Salted Caramel Sauce
Makes about 1 1/2 cups, 350 mL
  • 1 cup / 225gr caster sugar
  • 1/4 cup / 55ml water
  • 1/2 cup / 120ml cream
  • 3oz / 85gr unsalted butter, cut to cubes
  • 1 teaspoon fleur de sel
Put the sugar and the water in a pot, give them a quick stir to combine and turn the heat on medium high. From now until the caramel is done, do not touch, stir or move anything! It will cause the sugar to crystallize (makes ugly crunchy chunks)and that will ruin your sauce.
When the caramel turns amber, take the pot off the heat and add the butter. This will foam, and bubble up, don't panic it's normal. Put the pot back on the burner and whisk until all the butter has melted (Yes now you can whisk and stir). 
Again, take the pot off the heat, and this time add the cream. It will foam again, no panic.

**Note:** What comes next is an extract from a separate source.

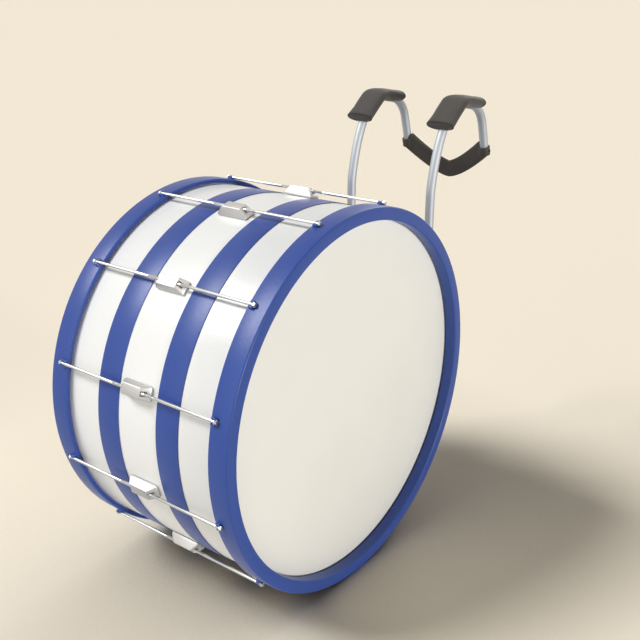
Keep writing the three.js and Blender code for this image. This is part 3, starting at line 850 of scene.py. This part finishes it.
def bolt(name, radius, height, socket, material, washer=0):
    """A button-head bolt that points along Y from the face it sits on, with its washer."""
    upright = Matrix.Rotation(math.pi / 2, 4, "Z")
    base = washer_thickness if washer else 0
    rise = [(radius * math.cos(t), base + bolt_rim + (height - bolt_rim) * math.sin(t))
            for t in (math.radians(a) for a in range(0, 76, 15))]
    head = turned(name, [(0, base), (radius, base), *rise, (0, base + height)], upright, material, False, 32)
    key = flat_ring(0, socket, base + height * key_floor, base + height * 2)
    carved(head, turned("key", key, upright, material, False, 6))
    if not washer:
        return head
    disc = flat_ring(radius / 2, washer, 0, base, washer_round)
    return together(name, [head, turned("disc", disc, upright, material, True, 32)])


foot_bolt = bolt("foot_bolt", radius=0.0052, height=0.0032, socket=0.0021, material=zinc, washer=0.0068)
bolt_spacing = 0.112
bolt_inset = 0.97
bolt_spots = []
for x in (-bolt_spacing, 0, bolt_spacing):
    for side in (-1, 1):
        turn = math.radians(side * (foot_tip + root_over) / 2 * bolt_inset)
        spot = foot_over * math.cos(turn), foot_over * math.sin(turn)
        bolt_spots.append((x, *spot, math.degrees(turn)))
set_at("bracket_bolts", foot_bolt, bolt_spots, zinc, "drum")
bpy.data.objects.remove(foot_bolt)


# Tube clamps: split blocks cast in aluminium, blasted with fine beads and screwed to the
# bracket's face. Each grips its tube when the wing screw pulls its two ears together.
# Blasting leaves a dull, even grain of about 0.7 mm over the casting's faint flow marks.
blasted = mottled("bead_blasted_cast_aluminium", 0x9FA2A5, 1, 0.5, (0x96999C, 0xA9ACAE), (0.44, 0.58),
                  (60, 3), relief=(1400, 2), depth=0.00006)

tube_x = 0.0966
tube_y = 0.3757
tube_radius = 0.009
tube_places = ("left", -tube_x), ("right", tube_x)


def from_centre(x, y=0, z=0):
    """A move to a place that counts from the drum's centre."""
    return Matrix.Translation(centre + Vector((x, y, z)))


clamp_height = 0.060
clamp_foot = -0.0244
clamp_flange = -0.0164
clamp_round = 0.0153
clamp_bore = 0.0093
slit_half = 0.0013
ear_outer = 0.0105
ear_end = 0.028
flange_half = 0.023
screw_reach = 0.020
screw_hole = 0.0033
# Every corner is rounder than the end edges, or the end faces would cross themselves.
clamp_edge = 0.0012
clamp_corner = 0.0014
flange_corner = 0.0015
ear_corner = 0.0025
waist_corner = 0.003
bore_start = math.degrees(math.acos(slit_half / clamp_bore))
round_start = math.degrees(math.acos(ear_outer / clamp_round))
right_half = [
    (slit_half, ear_end, clamp_corner),
    (ear_outer, ear_end, ear_corner),
    *arc(clamp_round, round_start, 0, 8),
    (clamp_round, clamp_flange, waist_corner),
    (flange_half, clamp_flange, flange_corner),
    (flange_half, clamp_foot, clamp_corner),
]
left_half = [(-x, *rest) for x, *rest in reversed(right_half)]
clamp_line = right_half + left_half + arc(clamp_bore, 180 - bore_start, 360 + bore_start, 40)
clamp_bolt_x = 0.0193
clamp_bolt_z = 0.022
clamp_bolt = bolt("clamp_bolt", radius=0.0032, height=0.0022, socket=0.0015, material=zinc)
for side, x in tube_places:
    place = from_centre(x, tube_y)
    clamp = drawn(f"clamp_{side}", clamp_line, clamp_height, place, blasted, clamp_edge)
    hole = flat_ring(0, screw_hole, -flange_half, flange_half)
    carved(clamp, turned("hole", hole, place @ Matrix.Translation((0, screw_reach, 0)), blasted, False, 32))
    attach(clamp, "drum")
    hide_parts(f"tube_clamp_{side}")
    spots = [(x + u * clamp_bolt_x, tube_y + clamp_flange, w * clamp_bolt_z, 0)
             for u in (-1, 1) for w in (-1, 1)]
    set_at(f"clamp_bolts_{side}", clamp_bolt, spots, zinc, "drum")
bpy.data.objects.remove(clamp_bolt)


# Wing screws: a steel screw cast into a chromed zinc knob with two wings for the fingers,
# one at the outer side of each clamp.
hub_start = 0.0108
hub_radius = 0.0075
hub_end = 0.0268
hub_edge = 0.0012
hub_round = 0.003
wing_start = 0.0188
wing_half_span = 0.020
wing_depth = 0.011
wing_thickness = 0.005
wing_round = 0.004
wing_root_round = 0.01
wing_foot = 0.001
wing_taper = 0.7
wing_edge = 0.0016
screw_radius = 0.003
knob = turned("knob", [
    (0, -ear_outer),
    (screw_radius * tip_share, -ear_outer),
    (screw_radius, -ear_outer + tip_length),
    (screw_radius, hub_start),
    (hub_radius, hub_start, hub_edge),
    (hub_radius, hub_end, hub_round),
    (0, hub_end),
], in_place, satin_chrome, False, 48, 5)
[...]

Put the pot back on a low heat burner, add the salt and keep whisking until everything is well combined and the salt has dissolved. 
Turn off the heat and wait a few minutes for the caramel sauce to cool down, transfer to glass containers and keep at room temperature until it has completely cooled down.
The sauce should be stored in the fridge and will keep for a month.  
When using from the fridge, reheat it a couple of seconds in the microwave, or in a bowl of hot water, to make it runny again.